▶ Data extract
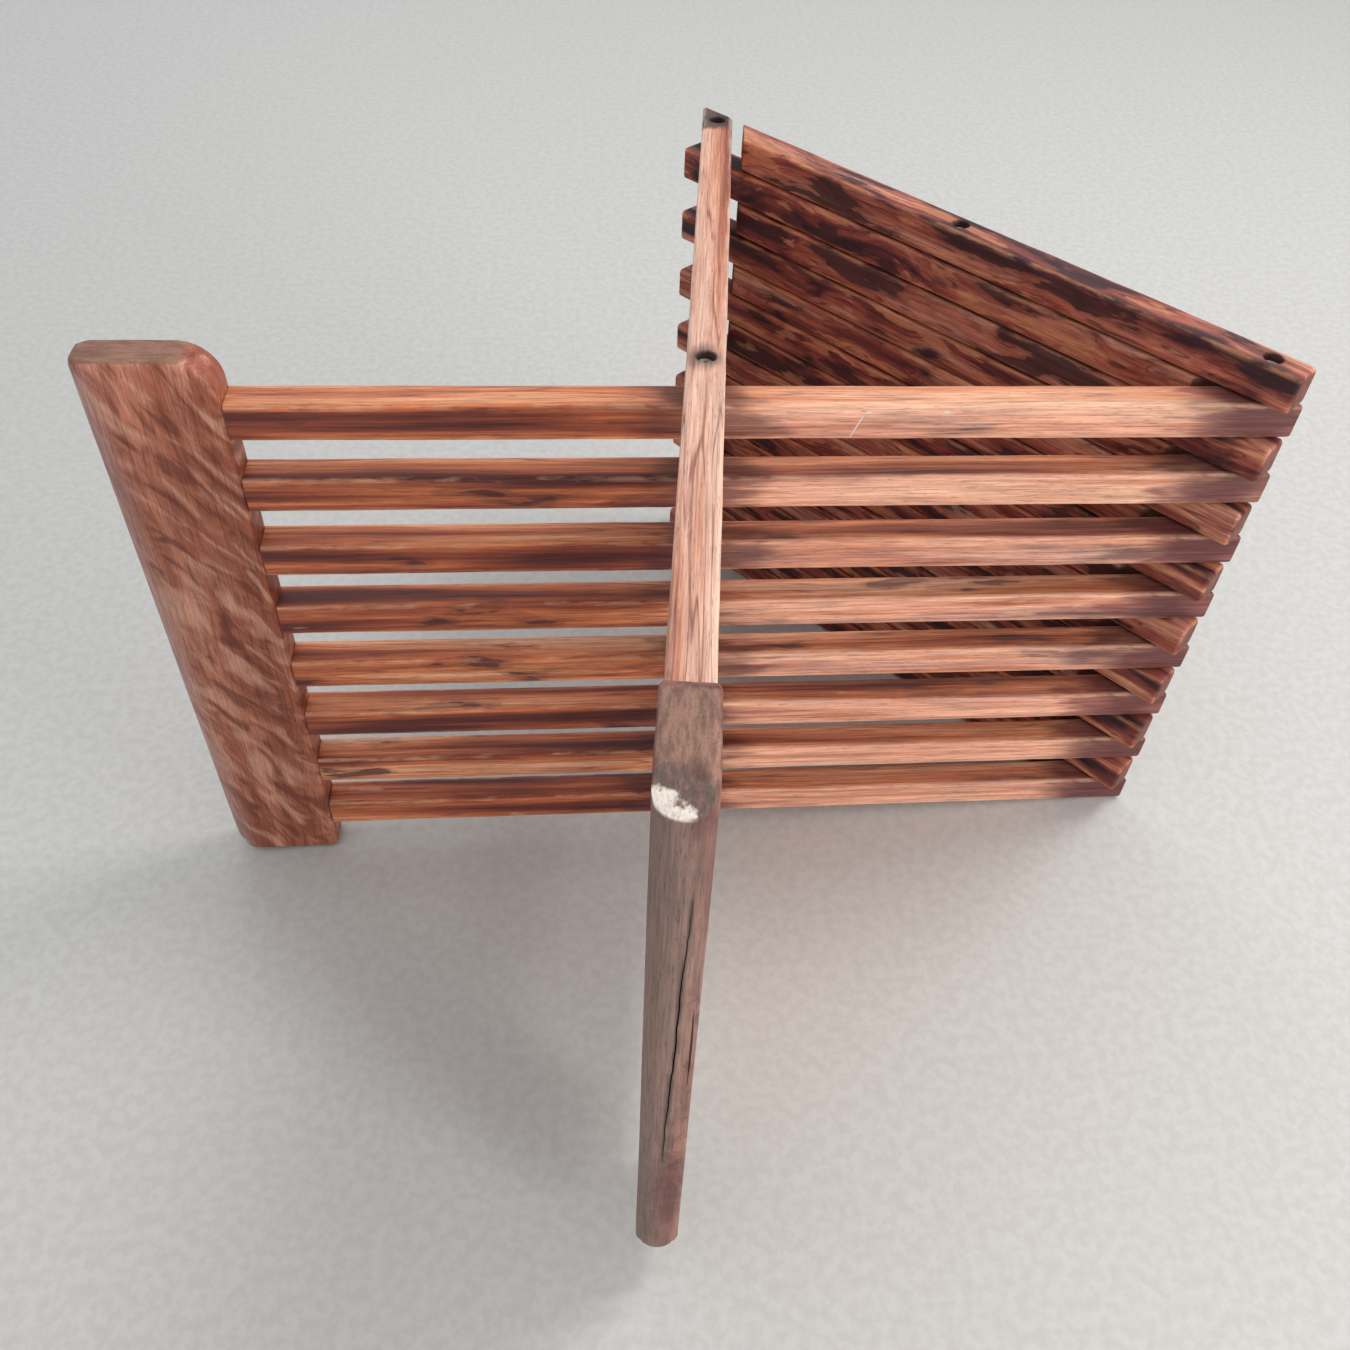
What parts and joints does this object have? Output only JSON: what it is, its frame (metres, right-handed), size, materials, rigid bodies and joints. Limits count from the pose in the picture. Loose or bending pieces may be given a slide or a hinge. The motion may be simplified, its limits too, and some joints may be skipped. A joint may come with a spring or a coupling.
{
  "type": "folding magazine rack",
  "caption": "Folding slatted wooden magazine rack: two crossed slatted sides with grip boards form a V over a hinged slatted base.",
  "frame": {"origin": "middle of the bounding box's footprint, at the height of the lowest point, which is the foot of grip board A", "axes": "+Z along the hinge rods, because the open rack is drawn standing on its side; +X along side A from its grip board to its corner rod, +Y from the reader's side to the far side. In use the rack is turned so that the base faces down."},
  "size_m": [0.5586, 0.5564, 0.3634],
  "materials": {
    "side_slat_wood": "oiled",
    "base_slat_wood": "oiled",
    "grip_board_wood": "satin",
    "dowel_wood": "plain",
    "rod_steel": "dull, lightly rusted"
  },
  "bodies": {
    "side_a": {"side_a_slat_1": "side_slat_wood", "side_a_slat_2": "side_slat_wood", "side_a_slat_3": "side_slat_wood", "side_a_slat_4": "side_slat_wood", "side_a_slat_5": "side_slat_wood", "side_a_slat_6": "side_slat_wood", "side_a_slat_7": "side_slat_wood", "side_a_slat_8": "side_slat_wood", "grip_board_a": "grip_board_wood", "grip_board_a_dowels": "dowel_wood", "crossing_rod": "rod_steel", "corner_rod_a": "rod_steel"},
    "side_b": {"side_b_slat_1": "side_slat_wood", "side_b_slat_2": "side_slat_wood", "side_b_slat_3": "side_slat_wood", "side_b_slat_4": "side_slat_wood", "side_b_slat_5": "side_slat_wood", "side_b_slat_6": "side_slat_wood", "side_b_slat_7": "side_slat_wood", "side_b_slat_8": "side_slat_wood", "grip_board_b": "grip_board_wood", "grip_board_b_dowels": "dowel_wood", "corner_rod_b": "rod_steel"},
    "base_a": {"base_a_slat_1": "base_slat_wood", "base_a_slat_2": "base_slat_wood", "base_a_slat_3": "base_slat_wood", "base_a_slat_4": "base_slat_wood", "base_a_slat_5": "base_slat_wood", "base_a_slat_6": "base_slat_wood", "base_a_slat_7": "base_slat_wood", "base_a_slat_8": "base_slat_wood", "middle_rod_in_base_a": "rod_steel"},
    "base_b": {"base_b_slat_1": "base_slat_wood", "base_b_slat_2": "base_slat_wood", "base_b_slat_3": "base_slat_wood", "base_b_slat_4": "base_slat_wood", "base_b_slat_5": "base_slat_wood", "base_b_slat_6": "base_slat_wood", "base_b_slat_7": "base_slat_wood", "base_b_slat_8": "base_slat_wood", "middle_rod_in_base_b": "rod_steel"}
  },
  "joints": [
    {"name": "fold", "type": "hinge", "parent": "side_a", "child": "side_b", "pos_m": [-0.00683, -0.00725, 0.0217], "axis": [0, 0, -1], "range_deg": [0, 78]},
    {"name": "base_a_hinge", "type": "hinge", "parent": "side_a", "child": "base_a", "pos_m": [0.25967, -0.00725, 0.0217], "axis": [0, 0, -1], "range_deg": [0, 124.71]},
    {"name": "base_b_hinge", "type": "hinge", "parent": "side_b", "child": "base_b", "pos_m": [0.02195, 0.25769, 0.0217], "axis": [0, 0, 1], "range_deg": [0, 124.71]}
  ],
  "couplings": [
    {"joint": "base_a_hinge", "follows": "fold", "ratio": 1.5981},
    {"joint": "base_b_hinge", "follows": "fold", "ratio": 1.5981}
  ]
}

▶ Task to carry out
Lines that hold the word "bodies" are the ones to return, every one of them.

▶ Solution for this exercise
What parts and joints does this object have? Output only JSON: what it is, its frame (metres, right-handed), size, materials, rigid bodies and joints. Limits count from the pose in the picture. Loose or bending pieces may be given a slide or a hinge. The motion may be simplified, its limits too, and some joints may be skipped. A joint may come with a spring or a coupling.
  "bodies": {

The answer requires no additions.